Trigonometric Substitution
Trig substitution often ends with cosine after you rewrite a radical using a trig identity. For example, a square root like sqrt(a^2 - x^2) becomes a cos θ when you let x = a sin θ. That is why cosine shows up so often in the final simplified integral.
A quiz or problem set will usually ask you to evaluate cosine at a special angle, use it inside an identity, or choose a trig substitution that produces a cosine factor. You might need to rewrite an integral using cos²x = 1 - sin²x, or simplify an expression after setting x = a sin θ. The move is not just memorizing that cosine is adjacent over hypotenuse, but recognizing when the unit-circle value or identity makes the problem collapse cleanly. If a graph or equation is involved, you may also need to identify the amplitude, period, or sign of cosine on a given interval.
Cosine and sine are the two functions students mix up most often. On the unit circle, cosine is the x-coordinate and sine is the y-coordinate, so they describe different parts of the same point. In integration problems, that difference matters because one function may be easier to save for substitution while the other gets converted with an identity.
Cosine is the x-coordinate of a point on the unit circle, and that is the version Calculus II uses most often.
Cosine is periodic with period 2π, so its values repeat in a predictable cycle across the real line.
In trig integrals, cosine often gets paired with sine through identities like sin²x + cos²x = 1.
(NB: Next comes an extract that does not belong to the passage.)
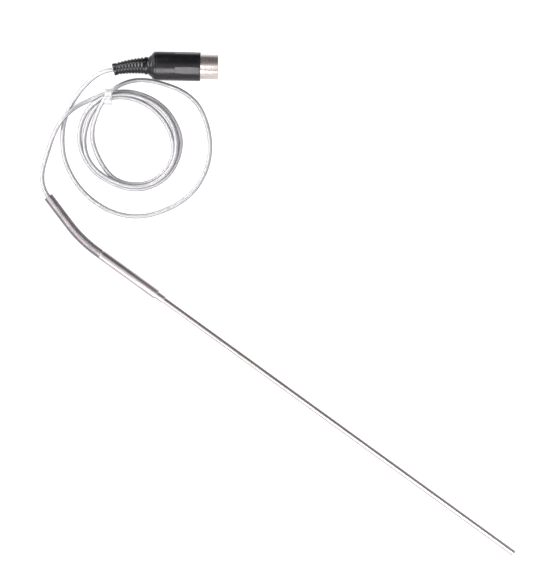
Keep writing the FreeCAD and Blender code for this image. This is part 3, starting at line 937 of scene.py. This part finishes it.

In trig substitution, cosine often appears after a square root is simplified with a Pythagorean identity.
If you can read cosine on the unit circle, you can usually handle special angles, signs, and many Calc II substitutions faster.
Cosine is the trig function cos(θ), which gives the x-coordinate on the unit circle. In Calculus II, you use it in trigonometric integrals, trig substitution, and periodic functions. It is not just a triangle ratio here, it is a full function on the real numbers.
That ratio is the right-triangle definition of cosine for acute angles, but Calculus II usually pushes you to the unit-circle definition. On the unit circle, cosine still means x-coordinate, which works for any real angle. That broader definition is what you need for identities and integrals.
Cosine shows up when a radical can be turned into a Pythagorean identity. For example, if x = a sin θ, then sqrt(a² - x²) becomes a cos θ because 1 - sin²θ = cos²θ. That simplification is the whole payoff of the substitution.
Many trig integrals involve powers of sine and cosine, and the strategy depends on which power is odd or even. You may save a cosine factor for du, or rewrite cosine powers using identities like cos²x = 1 - sin²x. That turns a tough trig integral into something more manageable.